One of the most interesting options is called Dive & Dine. Certified divers will join the chef and a certified dive master to dive for the local spiny lobster (caught the local way, with a lasso) which will then be prepared by the Chef. While I was there, one of the divers picked up a 6 pound beauty, which fed his whole family.

The resort features three pools (all with a view of the deep blue Caribbean water and the nearby island of St. Kitts), one for families, one general pool, and one adults only pool (called the Reflection Pool). All were fairly quiet on the days I visited them, but, I am sure that during the high season (October to April) the family pools are full of energy.

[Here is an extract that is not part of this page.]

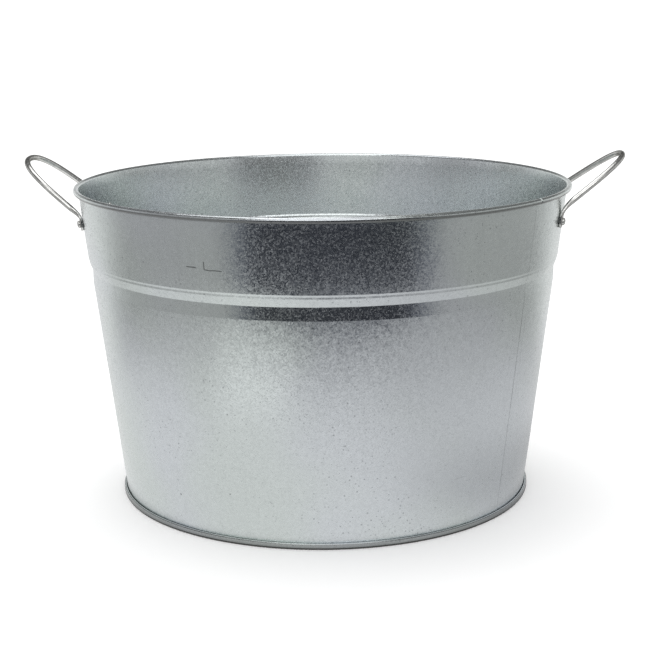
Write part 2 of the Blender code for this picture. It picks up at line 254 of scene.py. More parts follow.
# Colour of the painted shade under the rim and of the base seam's darkening
PAINTED_SHADE_AND_DARKENING_COLOUR = (0.05, 0.048, 0.045, 1.0)

# Faint tints that drift over the zinc
GREENISH = (0.995, 1.010, 0.985, 1.0)
BLUISH = (1.000, 0.992, 1.025, 1.0)

# Reflectance of the plating at a grazing angle
EDGE_TINT = (0.30, 0.30, 0.29, 1.0)

# The plating: tarnished spots, dull spots and fine drawing marks
TARNISH_NOISE = (240.0, 3.0)
TARNISH_TONES = (0.16, 0.06)
DULL_NOISE = (420.0, 2.0)
DULL_ROUGHNESS = (-0.04, 0.10)
PLATING_REACH = (0.3, 0.7)
DRAWING_NOISE = (900.0, 2.0)
DRAWING_BUMP = {"Strength": 0.15, "Distance": 0.05 * MM}

# The sealing compound
COMPOUND_NOISE = (300.0, 3.0)
COMPOUND_COLOURS = ((0.10, 0.11, 0.10, 1.0), (0.22, 0.23, 0.21, 1.0))
COMPOUND_BUMP = {"Strength": 0.3, "Distance": 0.1 * MM}
COMPOUND_ROUGHNESS = 0.7

# Tones of the metals
ZINC_TONE = (0.60, 0.635, 0.64)
WIRE_TONE = (0.74, 0.74, 0.72)
RIVET_TONE = (0.66, 0.66, 0.64)
RIM_WIRE_TONE = (0.36, 0.36, 0.37)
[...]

The Dock at the Four Seasons Nevis

The Four Seasons Resorts also have a reputation for supporting the local communities and nature. During the days I was at the resort, they were partnering with the Sea Turtle Conservancy to tag, release and track female turtles who had nested on the island that morning. I, along with about 20 others were present to watch the newest turtle in the family (Sugar) be released back into the wild by a group of scientists dedicated to preserving and conserving our sea turtle population.

My stay at the Four Seasons was interesting and relaxing. The Four Seasons is an all around enjoyable resort in the true Four Seasons way, “Treat all others the way you would like to be treated.” Believe me, it was quite a Birthday surprise.